A hug usually implies warmth, and warmth usually implies some kind of friendship. Clinton is gifted in this department. He keeps all of his old friends (even when they are of no political use to him) and makes about 10 new ones a day. This is who Clinton won’t need much help from his transition team in assembling names. His brain doubles as a Rolodex.
Of course, friends can be more dangerous than enemies. Jimmy Carter knew too few people to succeed; Bill Clinton may know too many. Clinton’s friends are not the sorry pack of cronies who helped sap the presidencies of Warren Harding and Harry Truman. Many of them-from the “FOBs” (friends of Bill) he has known for years to more recent political supporters-are smart and sincere. But establishing the limits of friendship-not just for the president but for everyone in government-must become a central concern for Clinton. If he doesn’t set the terms, his thousands of “friends” will hug him to death.
Already, the FOBs from outside Washington have identified a new, dangerous subspecies-the “FBAs” (f—ing Beltway a ——)-the Washington lawyer-lobbyists who came to do good and stayed to do well. These “parasites” (as Franklin Roosevelt called them) would not dare impose themselves on Bill and Hillary Clinton directly; that would jeopardize their friendship. But some will eventually try to lobby the staff for some adjustment in paragraph 23 or subsection G of this or that bill-or at least brag to their clients that they have done so. Nothing to hurt the president, mind you, just these tiny harmless changes, which, if you add them all up, destroy everything Bill Clinton stands for. Many of those who enter government will do so for two reasons: to serve, yes, but also to affect personnel decisions and rule-making procedures that they can later exploit. That’s the way it worked under the GOP.
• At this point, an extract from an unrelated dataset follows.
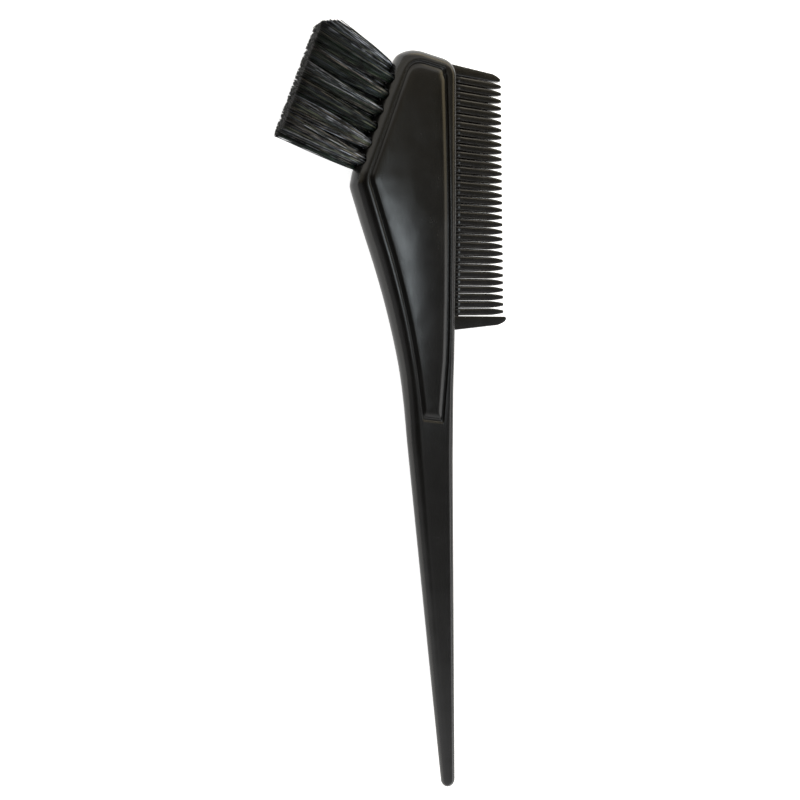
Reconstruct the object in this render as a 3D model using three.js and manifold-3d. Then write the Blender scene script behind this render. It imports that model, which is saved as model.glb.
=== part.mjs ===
// Tint brush for hair colouring: a one-piece moulded handle with a comb along one edge of its head and
// a bristle block on the other. Each bristle tuft is folded over its own flat wire anchor in a blind hole.
// Millimetres. The design is drawn with Y along the handle from the tail tip, X = 0 on the tail's axis,
// +X towards the comb and Z = 0 on the middle plane of the moulding. The finished group is then moved so
// that the origin is at the bottom centre of the whole brush, lying on its back.
import * as THREE from 'three';
import { mergeVertices } from 'three/addons/utils/BufferGeometryUtils.js';
import Module from 'manifold-3d';

const wasm = await Module();
wasm.setup();

// Thickness of the moulding: full at the head, thinner along the neck and thinnest at the tail tip.
const HEAD_HALF = 4.0;
const NECK_HALF = 3.0;
const TAIL_HALF = 1.75;
const HEAD_END_Y = 160;
const NECK_END_Y = 100;

// The side walls bulge past the crest line of each face by this share of the local half thickness: more on
// the handle below the head, and less on the slanted wall that carries the bristles.
const BULGE = 0.8;
const HANDLE_BULGE = 1.04;
const HANDLE_BULGE_FROM_Y = 98;
const HANDLE_BULGE_TO_Y = 122;
const BRISTLE_WALL_BULGE = 0.65;
const WALL_BANDS = 6;

// Crest line: where the flat faces turn into the side walls, seen from the front.
const TAIL_TIP = new THREE.Vector2(0.25, 2);
const TAIL_TIP_RADIUS = 0.2;
const COMB_SIDE_X = -0.6;
const HEAD_TOP_RIGHT = new THREE.Vector2(COMB_SIDE_X, 202.6);
const HEAD_TOP_LEFT = new THREE.Vector2(-14.4, 204.4);
const HEAD_BEND = new THREE.Vector2(-27.4, 169.9);
const NECK_START = new THREE.Vector2(-22, 154.1);
const POINT_SPACING = 6;

// Groove round the panel on each face, measured inwards from the crest line.
const GROOVE_OUTER = 0.55;
const GROOVE_INNER = 1.35;
const GROOVE_DEPTH = 0.6;
const PANEL_BOTTOM_Y = 104.4;
const PANEL_BOTTOM_GROOVE = 1.3;
const PANEL_BOTTOM_SLOPE = 0.14;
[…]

The difference this time is that the president-elect-and the press-seems to be focusing more on the problem. After Mickey Kantor’s setback and vacation plans for staffers, lobbying was topic A in Little Rock, Ark., last week. Clinton read his victory (plus Ross Perot’s 19 percent) as a strong message for changing the system, and his transition guidelines are meant to keep the process squeaky clean. The decision he faces is how hard to scrub. Al Gore, who is Clinton’s new best friend, is pushing for political reform to be a top priority. His argument is that the economic legislation will fare better if it’s introduced into a less corrupt environment. The argument on the other side is that pressing this issue will consume precious political capital.
Gore is right; the other side is overlearning the lesson of Jimmy Carter’s early days, when too much was supposedly attempted. But the real fault of Carter’s first months was not that he was overly ambitious; it was that his many proposals didn’t connect to each other. And he alienated friends he needed to make, like House Speaker Tip O’Neill. Clinton won’t repeat those mistakes. The danger for him is not that he will try to do too much, but that he will try to do too little at a time when the people are hungry for fundamental change. The impulse to go slow on political reform is reinforced by the fact that many FOBs work for these influence-peddling Washington firms. So do newer friends who are owed a huge debt for helping him get elected, like Democratic Party Chairman Ron Brown. Cracking down hard on lobbying would be cracking down on the livelihood of friends.
Of course just because they earn their living gaming the system doesn’t mean that they oppose reform. Most would say they support it. But what kind of changes? Clinton has proposed both real and cosmetic. Among the real reforms-the ones that must get done to prove he’s serious-are a five-year ban on lobbying by ex-officials and a lifetime ban on ex-officials lobbying for foreign interests. These can be done by Clinton with a stroke of the pen. Two others, eliminating the deductibility of lobbying expenses and restraining PACs, must be tackled on Capitol Hill.
Sometimes the symbolic is also real. If the president-elect speaks out strongly against influence peddling–something beyond a few references to the “special interests”–he can send a message down through the ranks. The message would mean, for instance, that staffers wouldn’t dare bring lobbyists into the White House, even if they were old friends. During the Reagan-Bush years, Washington lost its sense of shame. Lobbyists had the run of the place, with little fear of stigma. One big challenge for Clinton will be to make it uncool to hug certain people in public.